The Last Ten Minutes vol. 5

On one hand, I really want to see the G.I. Joe movie (since I used to watch all the cartoons) and Supernova (since it’s a legendarily troubled sci-fi with F.F. Coppola involvement) and many other, even worse movies. On the other hand, time is precious and I take my movie watching seriously. So I find The Last Ten Minutes to be a happy compromise – in one guilty-pleasure hour, I kill six potentially trashy time-wasting movies, at an average savings of 89%, or over 13 hours per ten movies! What a deal.

G.I. Joe: The Rise of Cobra (2009, Stephen Sommers)
Ah, what’s happening?! General Hawk (Dennis Quaid) looks concerned. A stealth bomber was shot with green smokey special effects and Ripcord (Marlon Wayans) escaped alive. People are referring to “joes” and their “hoo-rah” when they get excited is of course “yo joe!”. Maybe they should’ve gotten rid of those parts. Cobra Commander and Destro (I never thought of him as Scottish) are off doing creepy villain stuff and saying lines like “you and what army?” The visuals look slick as shit, though. Why is Duke (Channing Tatum of Public Enemies) so young? Mild sequel set-up, Jonathan Pryce-as-president coda, and it looks like I missed all the Storm Shadow scenes. Movie looks totally bearable overall. In a few years I look forward to G.I. Joe: The Wrath of Golobulus then G.I. Joe: Beyond Thunderdrome.

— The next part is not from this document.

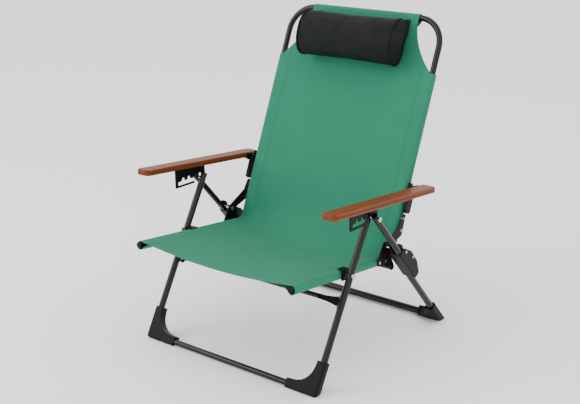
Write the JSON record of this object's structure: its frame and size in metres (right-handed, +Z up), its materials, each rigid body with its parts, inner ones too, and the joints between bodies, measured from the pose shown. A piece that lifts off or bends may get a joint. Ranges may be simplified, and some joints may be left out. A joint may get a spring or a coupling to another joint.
{
  "type": "folding camp chair",
  "caption": "Folding reclining camp chair with a sling seat and back, wooden armrests on notched racks, crossed legs with floor bars and a head pillow.",
  "frame": {"origin": "middle of the bounding box's footprint, on the floor", "axes": "+Z up, the sitter faces -Y, +X is the sitter's left, X = 0 is the plane of symmetry"},
  "size_m": [0.69, 0.724, 0.9105],
  "materials": {
    "green_fabric": "matte woven",
    "black_fabric": "matte woven",
    "wood": "satin varnish",
    "rivet_steel": "bright",
    "black_plastic": "matte",
    "bronze_tube": "satin powder coat",
    "black_steel": "satin powder coat"
  },
  "bodies": {
    "front_legs": {"front_leg_tube_left": "bronze_tube", "front_leg_tube_right": "bronze_tube", "front_foot_left": "black_plastic", "front_foot_right": "black_plastic", "front_floor_bar": "bronze_tube", "cross_brace": "bronze_tube", "brace_gussets": "black_steel", "brace_rivets": "rivet_steel", "leg_cross_pins": "rivet_steel", "seat_pivot_bolts": "rivet_steel", "leg_top_caps": "black_plastic"},
    "rear_legs": {"rear_upper_tube_left": "bronze_tube", "rear_upper_tube_right": "bronze_tube", "rear_lower_tube_left": "bronze_tube", "rear_lower_tube_right": "bronze_tube", "rear_coupler_left": "black_plastic", "rear_coupler_right": "black_plastic", "rear_foot_left": "black_plastic", "rear_foot_right": "black_plastic", "rear_floor_bar": "bronze_tube", "seat_saddles": "black_steel", "coupler_rivets": "rivet_steel", "coupler_clips": "black_plastic"},
    "seat": {"seat_tube_left": "bronze_tube", "seat_tube_right": "bronze_tube", "seat_end_caps": "black_plastic", "seat_sling": "green_fabric", "seat_pivot_straps": "black_steel", "seat_hinge_plates": "black_steel", "hinge_studs": "rivet_steel", "seat_plate_rivets": "rivet_steel"},
    "back_hinge": {"hinge_yokes": "black_steel", "yoke_bar": "bronze_tube"},
    "back": {"back_tube": "bronze_tube", "back_sling": "green_fabric", "back_leaves": "black_steel", "back_leaf_rivets": "rivet_steel", "pillow": "black_fabric", "pillow_straps": "black_fabric", "arm_pivot_left": "black_steel", "arm_pivot_right": "black_steel"},
    "arm_lever_left": {"arm_lever_left": "black_steel"},
    "arm_lever_right": {"arm_lever_right": "black_steel"},
    "armrest_left": {"armrest_left": "wood", "arm_lug_left": "black_steel", "rack_left": "black_steel", "arm_screws_left": "rivet_steel"},
    "armrest_right": {"armrest_right": "wood", "arm_lug_right": "black_steel", "rack_right": "black_steel", "arm_screws_right": "rivet_steel"}
  },
  "joints": [
    {"name": "leg_fold", "type": "hinge", "parent": "front_legs", "child": "rear_legs", "pos_m": [0, -0.06202, 0.43], "axis": [-1, 0, 0], "range_deg": [0, 64]},
    {"name": "seat_turn", "type": "hinge", "parent": "front_legs", "child": "seat", "pos_m": [0, -0.14202, 0.288], "axis": [1, 0, 0], "range_deg": [0, 57.05]},
    {"name": "back_turn", "type": "hinge", "parent": "seat", "child": "back_hinge", "pos_m": [0, 0.04798, 0.311], "axis": [1, 0, 0], "range_deg": [0, 107.55]},
    {"name": "back_recline", "type": "hinge", "parent": "back_hinge", "child": "back", "pos_m": [0, 0.04798, 0.311], "axis": [-1, 0, 0], "range_deg": [0, 38]},
    {"name": "arm_tilt_left", "type": "hinge", "parent": "back", "child": "arm_lever_left", "pos_m": [0, 0.16598, 0.45], "axis": [1, 0, 0], "range_deg": [0, 18.33]},
    {"name": "arm_turn_left", "type": "hinge", "parent": "arm_lever_left", "child": "armrest_left", "pos_m": [0, 0.16598, 0.45], "axis": [-1, 0, 0], "range_deg": [0, 107.55]},
    {"name": "arm_tilt_right", "type": "hinge", "parent": "back", "child": "arm_lever_right", "pos_m": [0, 0.16598, 0.45], "axis": [1, 0, 0], "range_deg": [0, 18.33]},
    {"name": "arm_turn_right", "type": "hinge", "parent": "arm_lever_right", "child": "armrest_right", "pos_m": [0, 0.16598, 0.45], "axis": [-1, 0, 0], "range_deg": [0, 107.55]}
  ],
  "couplings": [
    {"joint": "seat_turn", "follows": "leg_fold", "ratio": 0.89062},
    {"joint": "back_turn", "follows": "leg_fold", "ratio": 1.6797},
    {"joint": "arm_turn_left", "follows": "leg_fold", "ratio": 1.6797},
    {"joint": "arm_turn_right", "follows": "leg_fold", "ratio": 1.6797},
    {"joint": "arm_tilt_left", "follows": "back_recline", "ratio": 0.481},
    {"joint": "arm_tilt_right", "follows": "back_recline", "ratio": 0.481}
  ]
}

Horsemen (2009, Jonas Akerlund)
Why is General Hawk (Dennis Quaid) putting Zhang Ziyi in prison, and what does it have to do with the apocalypse? Oh of course baddies are after his family and are luring him to an abandoned building… that is way more boring than the apocalypse. Quaid’s son (Lou “Thumbsucker” Pucci) is hanging Ichi The Killer/Hellraiser style over a stage saying some boringness about neglectful parenting while Quaid is chained up watching. And every Saw sequel said the same thing. Why don’t our parents worry about us? Why don’t our parents worry about us? From the director of nothing and the writer of Doom.

Supernova (2000, Walter Hill)
James Spader in a Leviathan diving suit fought a badass white guy who I don’t recognize until rescued by Angela Bassett. The ship’s computer warns us about “ninth-dimensional matter.
Karl gets extremely blown up, but I wouldn’t call it a supernova. I don’t think Angela Basset has a shirt on. Ah there’s the supernova – neato. After going warp-speed while nude and hugging, Basset-Spader have gone all The Fly and swapped eye colors and now she’s pregnant – that never happens when people beam up together on Star Trek. Interesting pedigree, this movie – from pseudonymed director Walter “The Warriors” Hill with uncredited help by Francis Ford Coppola.

John Q (2002, Nick Cassavetes)
Denzel… shoots himself in the head! But the safety was on. Transplant heart for Denzel’s insurance-less dying child is arriving. The police arrest a False Denzel while the real one sneaks around in hospital scrubs, but Robert Duvall is on to the plot. Is this really what heart transplants look like? So simple and clean, like the Operation game. Montage of people telling us America may have a national health-care problem. A blatant message movie, then. Look, James Woods! I thought it didn’t seem terrible overall until a cringey final shot.

Hollow Man 2 (2006, Claudio Fäh)
Was Hollow Man even successful? Invisible Christian Slater (the poor man’s Invisible Kevin Bacon) indirectly kills a suited guy who’s tracking him via infrared scanner. Oh wait, dialogue tells me that was actually Invisible Peter Facinelli of the Twilight series… Slater is now trying to murder Laura Regan until Facinelli shows up. Invisible Man fight in the rain ends with a shovel stuck into Slater. From the writer of all sorts of unnecessary sequels, from Hellraiser: Hellworld to Dracula 2000, from Pulse 3 to Prophecy 5.

Surrogates (2009, Jonathan Mostow)
Short movie. Evil James Cromwell, inventor of the surrogate system, surprises Bruce Willis with a gun. Ooh, in the future we have light-up staircases. Crom “uploaded a virus into the system” to kill all the surrogates, but a fat guy excitedly shouts some key commands at a blonde chick, then shots are fired and all the robot surrogates in the world fall down. So whoever she was (Bruce’s wife?) she saved all of humanity from a life of surrogate slavery, waking them from, one might say, the Matrix in which they lived. From the director of sad sequel Terminator 3.